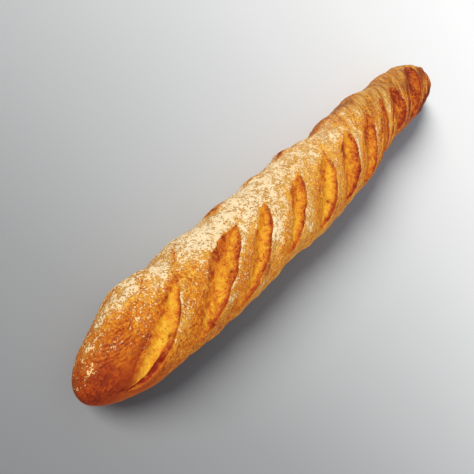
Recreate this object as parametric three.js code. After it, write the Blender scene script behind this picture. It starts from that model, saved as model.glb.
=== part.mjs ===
// A baguette: one long crusty loaf, scored across the top with ten slanting cuts that opened in the
// oven. It lies on its flat base. Millimetres, +Z up, +X from the blunt nose to the thinner tail and
// +Y to the loaf's left. The origin is the middle of the bounding box's underside.
//
// The loaf is one closed skin. A plain body gives each spot on it from its distance along the loaf
// and its angle round the section, 0 at the top and 90 degrees at the left. Cuts, swells and a slight
// unevenness then raise or lower that spot along the body's own normal.
import * as THREE from "three";

// Plain body
const NOSE_TIP = -302;
const TAIL_TIP = 313;
const LENGTH = TAIL_TIP - NOSE_TIP;
const STATION_STEP = 50; // profiles are given every 50 mm, from x = -300 at the nose to x = 300
const FIRST_STATION = -300;
const HALF_WIDTHS = [25.5, 27.5, 28.5, 30.3, 31.3, 32.5, 32.7, 32.2, 30.7, 28.8, 27.7, 25.6, 23];
const HEIGHTS = [40, 42, 44, 47, 49, 50.5, 51.5, 51, 50, 48.5, 47.5, 45, 40];
const SIDE_DRIFT = [-3.6, -0.8, -0.6, -1.8, -1.5, -2, -2.2, 0, 3.7, 4.4, 4.3, 4, -1.5]; // to the left
const NOSE_LENGTH = 84; // the rounded stretch at each end, and how full its curve is
const NOSE_FULLNESS = 2.1;
const TAIL_LENGTH = 86;
const TAIL_FULLNESS = 2;
const SECTION_FULLNESS = 2.25; // 2 would be an ellipse
const WAIST_SHARE = 0.45; // the widest line's height, as a share of the loaf's height
const BASE_CUT = 5; // how far the round section would reach under the flat base
const BASE_BLEND = 2.5; // half the height over which the side turns into the base

// Cuts: [low tip x, low tip degrees, high tip x, high tip degrees, width, bow, skew]. The low tip is
// on the right flank and the high one on the left. The bow curves the cut towards its rim, and the
// skew moves its widest place towards its low tip.
const CUTS = [
  [-286, -53, -226, 39, 20.5, 0.8, 0.11],
  [-234, -48, -162, 41, 25, 3.1, 0.1],
  [-197, -58, -128, 38, 17, -2, 0],
  [-137, -46, -79, 36, 17, -1.2, -0.05],
  [-82, -55, -32, 36, 21, 0.7, 0.15],
  [-36, -48, 16, 40, 24, 0, 0.1],
  [4, -50, 67, 34, 22, -1.5, 0.05],
  [64, -48, 111, 38, 8.5, 1, 0.05],
  [120, -48, 154, 37, 29, 2, 0.1],
  [164, -50, 241, 54, 27, 2.5, 0],
];
const ARC_RADIUS = 31; // turns an angle round the section into millimetres along the crust
const CUT_DEPTH = 3.2; // the crumb beside the rim, under the crust's level
const LIP_SHARE = 0.25; // the crumb's depth beside the lip, as a share of that
const FULL_DEPTH_WIDTH = 13; // a narrower cut is shallower in proportion
const LIP_HEIGHT = 1.6; // the lip that lifted along each cut's far edge
const LIP_REACH_OUT = 6; // how far it reaches over the crust and over the cut
const LIP_REACH_IN = 1.2;
const LIP_WALL = 1.6; // the steep side under the lip, and the gentle one at the rim
const RIM_WALL = 8.5;
const RIM_MERGE = 0.6; // how much wider the rim's slope is at a cut's low end, where it merges with the crust

// Swells: [x, degrees, rise, reach along x, reach in degrees]. The dough swelled beside each cut, and
// a few blisters and the tail's knob stand out alone.
const SWELLS = [
  [-292, 75, -2.5, 12, 40],
  [-264, -75, 1.6, 15, 36],
  [-250, 85, 2.6, 19, 32],
  [-237, -76, -1.2, 7, 28],
  [-220, 92, -3.1, 9, 30],
  [-211, -78, 1.0, 8, 28],
  [-194, -85, 2.2, 24, 32],
  [-192, 98, 1.6, 9, 26],
  [-168, 92, -2.8, 11, 30],
  [-142, 98, 0.7, 10, 26],
  [-112, 88, -1.4, 9, 30],
  [-112, -85, -2.0, 11, 32],
  [-90, -76, 0.9, 6, 24],
  [-84, 92, -0.9, 11, 28],
  [-62, -85, 1.8, 20, 32],
  [-58, 98, 0.9, 7, 26],
  [-43, 90, 2.6, 8, 24],
  [-32, 98, -3.0, 8, 28],
  [-18, -85, -1.2, 12, 32],
  [-7, 92, -3.2, 9, 32],
  [16, 90, -3.0, 13, 32],
  [18, -85, -1.4, 13, 32],
  [44, 98, 1.2, 8, 26],
  [80, -83, -4.2, 14, 30],
  [88, 85, 1.3, 8, 26],
  [104, 98, 1.2, 8, 28],
  [120, -78, -4.6, 16, 32],
  [124, 90, -1.0, 10, 30],
  [150, 92, -3.0, 13, 32],
  [192, 85, 1.4, 14, 32],
  [209, -74, 3.0, 10, 28],
  [218, 98, -2.2, 12, 30],
  [252, 100, 2.6, 18, 28],
  [268, 33, 2.4, 5, 10],
  [296, 40, 1.6, 8, 20],
  [302, 95, -2.4, 10, 40],
];

// Unevenness: [rise, waves over the length, waves round the section, phase]
const WAVES = [
  [0.45, 9, 2, 0.4],
  [0.35, 15, -3, 1.9],
  [0.25, 24, 5, 4.1],
];

// Mesh
const RING_STEP = 4.8; // between rings along the loaf
const CAP_LENGTH = 30; // the rings close up towards each tip over this
const SPOKES = 36; // points round a ring
const TOP_DENSITY = 0.42; // above 0 they stand closer together on top
const SHEAR = 40; // the rings slant over the top, so that their lines run along the cuts
const SHEAR_FADE = 95; // the slant fades out over this length at each end

const clamp = THREE.MathUtils.clamp;
const radians = THREE.MathUtils.degToRad;
const smoothstep = THREE.MathUtils.smoothstep;

// A smooth curve through the values of a profile.
function profile(values, x) {
  const last = values.length - 1;
  const place = clamp((x - FIRST_STATION) / STATION_STEP, 0, last - 1e-4);
  const i = Math.floor(place);
  const f = place - i;
  const [a, b, c, d] = [i - 1, i, i + 1, i + 2].map((k) => values[clamp(k, 0, last)]);
  return b + 0.5 * f * (c - a + f * (2 * a - 5 * b + 4 * c - d + f * (3 * (b - c) + d - a)));
}

// How full the section is near the tips: 0 at a tip, 1 along the body.
function endRound(x) {
  const nose = clamp((x - NOSE_TIP) / NOSE_LENGTH, 0, 1);
  const tail = clamp((TAIL_TIP - x) / TAIL_LENGTH, 0, 1);
  const round = (u, fullness) => (1 - (1 - u) ** fullness) ** (1 / fullness);
  return round(nose, NOSE_FULLNESS) * round(tail, TAIL_FULLNESS);
}

// A spot on the plain body, before the base is flattened.
function bodySpot(x, angle) {
  const full = endRound(x) + 1e-6;
  const height = profile(HEIGHTS, x);
  const waist = WAIST_SHARE * height;
  const wide = profile(HALF_WIDTHS, x) * full;
  const tall = (Math.cos(angle) > 0 ? height - waist : waist + BASE_CUT) * full;
  const side = Math.abs(Math.sin(angle) / wide) ** SECTION_FULLNESS;
  const rise = Math.abs(Math.cos(angle) / tall) ** SECTION_FULLNESS;
  const radius = (side + rise) ** (-1 / SECTION_FULLNESS);
  return new THREE.Vector3(
    x,
    profile(SIDE_DRIFT, x) + radius * Math.sin(angle),
    waist + radius * Math.cos(angle),
  );
}

// The body's outward normal, from neighbouring spots.
function bodyNormal(x, angle) {
  const stepX = 0.2;
  const stepAngle = 0.01;
  const inside = clamp(x, NOSE_TIP + 2 * stepX, TAIL_TIP - 2 * stepX);
  const along = bodySpot(inside + stepX, angle).sub(bodySpot(inside - stepX, angle));
  const round = bodySpot(inside, angle + stepAngle).sub(bodySpot(inside, angle - stepAngle));
  return along.cross(round).normalize();
}

// What one cut adds at a spot: crumb that lies low between its edges, and a lip along the far edge.
function cutRelief([lowX, lowDeg, highX, highDeg, width, bow, skew], x, angle) {
  const lowArc = radians(lowDeg) * ARC_RADIUS;
  const highArc = radians(highDeg) * ARC_RADIUS;
  const half = Math.hypot(highX - lowX, highArc - lowArc) / 2;
  const runX = (highX - lowX) / 2 / half;
  const runArc = (highArc - lowArc) / 2 / half;
  const fromX = x - (lowX + highX) / 2;
  const fromArc = angle * ARC_RADIUS - (lowArc + highArc) / 2;
  const along = (fromX * runX + fromArc * runArc) / half;
  if (Math.abs(along) >= 1) return 0;
  const bent = bow * (1 - along * along);
  const across = fromArc * runX - fromX * runArc - bent; // above 0 towards the rim
  const skewed = along + skew * (1 - along * along);
  const opening = (1 - Math.abs(skewed) ** 2.2) ** 0.8;
  const gap = width * opening;
  const fromLip = across + gap / 2;
  const reach = fromLip < 0 ? LIP_REACH_OUT : LIP_REACH_IN;
  const size = Math.min(1, width / FULL_DEPTH_WIDTH);
  const lip = LIP_HEIGHT * size * opening ** 0.6 * Math.exp(-((fromLip / reach) ** 2));
  const rimWall = RIM_WALL * (1 + RIM_MERGE * smoothstep(-along, -0.3, 0.5));
  const inside = smoothstep(fromLip, 0, LIP_WALL) * smoothstep(gap - fromLip, 0, rimWall);
  const share = LIP_SHARE + (1 - LIP_SHARE) * smoothstep(fromLip / (gap + 1e-6), 0, 0.5);
  return lip - CUT_DEPTH * size * Math.sqrt(opening) * inside * share;
}

// What one swell adds at a spot.
function swellRelief([atX, atDeg, rise, reachX, reachDeg], x, angle) {
  const u = (x - atX) / reachX;
  const v = (angle - radians(atDeg)) / radians(reachDeg);
  return rise * Math.exp(-u * u - v * v);
}

function waveRelief([rise, overLength, round, phase], x, angle) {
  return rise * Math.sin((x / LENGTH) * overLength * 2 * Math.PI + round * angle + phase);
}

// Everything that stands off the plain body, fading out at the very tips.
function relief(x, angle) {
  const fade = endRound(x) ** 1.5;
  let sum = 0;
  for (const cut of CUTS) sum += cutRelief(cut, x, angle);
  for (const swell of SWELLS) sum += swellRelief(swell, x, angle);
  for (const wave of WAVES) sum += waveRelief(wave, x, angle);
  return sum * fade;
}

// Flattens what would lie under the base, with a rounded edge. The flat part is exactly z = 0.
function flatten(z) {
  if (z <= -BASE_BLEND) return 0;
  return z >= BASE_BLEND ? z : (z + BASE_BLEND) ** 2 / (4 * BASE_BLEND);
}

function crustSpot(x, angle) {
  const spot = bodySpot(x, angle).addScaledVector(bodyNormal(x, angle), relief(x, angle));
  spot.z = flatten(spot.z);
  return spot;
}

// Where the rings stand, before their slant: evenly along the body, and closing up in the caps.
function ringPlaces() {
  const capRings = Math.round((2 * CAP_LENGTH) / RING_STEP);
  const bodyRings = Math.round((LENGTH - 2 * CAP_LENGTH) / RING_STEP);
  const cap = Array.from({ length: capRings }, (_, i) => CAP_LENGTH * ((i + 1) / capRings) ** 2);
  const places = cap.map((u) => NOSE_TIP + u);
  const step = (LENGTH - 2 * CAP_LENGTH) / bodyRings;
  for (let i = 1; i < bodyRings; i++) places.push(NOSE_TIP + CAP_LENGTH + i * step);
  return places.concat(cap.map((u) => TAIL_TIP - u).reverse());
}

// The skin: rings of points, closed by one point at each tip.
function crustGeometry() {
  const places = ringPlaces();
  const points = [];
  for (const place of places) {
    const inward = smoothstep(Math.min(place - NOSE_TIP, TAIL_TIP - place), 0, SHEAR_FADE);
    for (let j = 0; j < SPOKES; j++) {
      const turn = (j / SPOKES) * 2 * Math.PI - Math.PI;
      const angle = turn - TOP_DENSITY * Math.sin(turn);
      points.push(crustSpot(place + SHEAR * Math.sin(angle) * inward, angle));
    }
  }
  const noseTip = points.push(crustSpot(NOSE_TIP, 0)) - 1;
  const tailTip = points.push(crustSpot(TAIL_TIP, 0)) - 1;
  const faces = [];
  for (let j = 0; j < SPOKES; j++) {
    const next = (j + 1) % SPOKES;
    faces.push(noseTip, j, next);
    for (let i = 0; i + 1 < places.length; i++) {
      const near = i * SPOKES;
      const far = near + SPOKES;
      faces.push(near + j, far + j, far + next);
      faces.push(near + j, far + next, near + next);
    }
    const last = (places.length - 1) * SPOKES;
    faces.push(tailTip, last + next, last + j);
  }
  const geometry = new THREE.BufferGeometry().setFromPoints(points);
  geometry.setIndex(faces);
  return geometry;
}

const geometry = crustGeometry();
geometry.computeBoundingBox();
const middle = geometry.boundingBox.getCenter(new THREE.Vector3());
geometry.translate(-middle.x, -middle.y, -geometry.boundingBox.min.z);
geometry.computeVertexNormals();

const crust = new THREE.MeshStandardMaterial({ color: 0xc9772c, roughness: 0.75, metalness: 0 });
const loaf = new THREE.Mesh(geometry, crust);
loaf.name = "loaf";

const group = new THREE.Group();
group.add(loaf);
export default group;
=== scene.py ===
import bpy
import numpy as np
from mathutils import Matrix, Vector


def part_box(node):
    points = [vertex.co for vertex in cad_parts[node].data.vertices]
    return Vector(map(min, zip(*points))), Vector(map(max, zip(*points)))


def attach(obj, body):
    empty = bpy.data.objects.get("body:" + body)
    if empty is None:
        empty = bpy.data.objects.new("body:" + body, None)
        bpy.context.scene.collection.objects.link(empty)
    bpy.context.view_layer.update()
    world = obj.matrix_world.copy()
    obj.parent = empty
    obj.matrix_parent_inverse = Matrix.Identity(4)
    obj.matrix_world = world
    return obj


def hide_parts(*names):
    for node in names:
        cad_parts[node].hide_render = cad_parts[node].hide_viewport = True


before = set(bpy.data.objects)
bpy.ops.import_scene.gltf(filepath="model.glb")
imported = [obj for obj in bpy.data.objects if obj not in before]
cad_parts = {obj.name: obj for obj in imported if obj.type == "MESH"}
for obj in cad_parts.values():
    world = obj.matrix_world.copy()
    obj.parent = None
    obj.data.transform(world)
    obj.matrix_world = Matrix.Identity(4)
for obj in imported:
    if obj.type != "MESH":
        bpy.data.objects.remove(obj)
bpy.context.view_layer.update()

# A baguette: a long crusty loaf with ten slanting cuts, dusted with flour, lying on a pale floor.
# Lengths are millimetres until the mesh is made in metres. Degrees run round the section, 0 at the top
# and 90 at the left, and "angle" is the same in radians. +X runs from the blunt nose to the thinner tail.

MM = 0.001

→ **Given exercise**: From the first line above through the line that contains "import * as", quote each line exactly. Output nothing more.

→ **Result**:
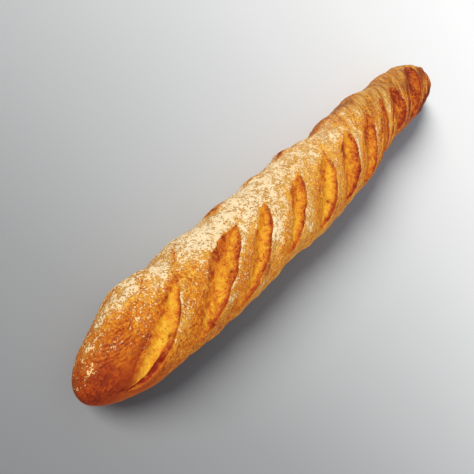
Recreate this object as parametric three.js code. After it, write the Blender scene script behind this picture. It starts from that model, saved as model.glb.
=== part.mjs ===
// A baguette: one long crusty loaf, scored across the top with ten slanting cuts that opened in the
// oven. It lies on its flat base. Millimetres, +Z up, +X from the blunt nose to the thinner tail and
// +Y to the loaf's left. The origin is the middle of the bounding box's underside.
//
// The loaf is one closed skin. A plain body gives each spot on it from its distance along the loaf
// and its angle round the section, 0 at the top and 90 degrees at the left. Cuts, swells and a slight
// unevenness then raise or lower that spot along the body's own normal.
import * as THREE from "three";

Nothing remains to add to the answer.